5  Il s’agit effectivement d’une stabilité minimale, car nous obtenons une confirmation de certains résultats antérieurs (Gangloff, 1999), à savoir un très faible taux de réponses stables, et donc un très faible taux de profils valides. Si l’on considère en effet qu’un profil n’est valide que lorsque le nombre global de non réponses d’un individu ne dépasse pas 5% des réponses, soit pour l’Alter Ego ne dépasse pas 7 non réponses (cf. Caprara et al., 1997, p107), et si l’on assimile les réponses intermédiaires à des non réponses (cf. Laglaive, 1998, p48), il apparaît alors (par une analyse des résultats individuels) que seuls 2 militaires (i.e. 7,41% de cette population) et 3 étudiants (i.e. 4,11% de cette population) fournissent des profils valides.

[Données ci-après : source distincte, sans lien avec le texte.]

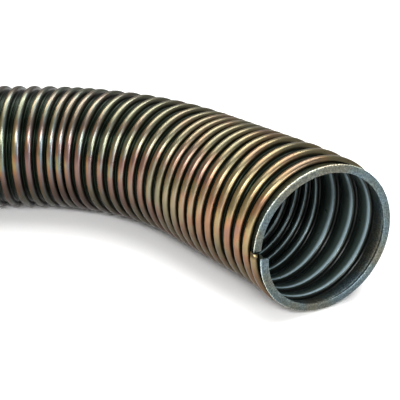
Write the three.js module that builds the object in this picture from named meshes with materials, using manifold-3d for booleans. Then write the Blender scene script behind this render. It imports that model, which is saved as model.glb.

6  Sans doute serait-il d’ailleurs intéressant d’étudier si ce même laps de temps permet le processus inverse, c’est-à-dire entraîne une baisse de stabilité chez des sujets au chômage depuis peu.

7  Cette inférence naturalisante par laquelle certains psychologues prétendent aboutir à des conclusions sur la nature, la psychologie profonde d’un individu, n'est d'ailleurs pas sans rappeler la théorie de l'inférence des correspondances (Jones et Davis, 1965) dans laquelle, pour rendre et justifier leurs verdicts, les psychodifférentialistes et psychotechniciens sont contraints "d'éliminer les causes environnementales ou liées à la situation" (Kelley, 1967, p209).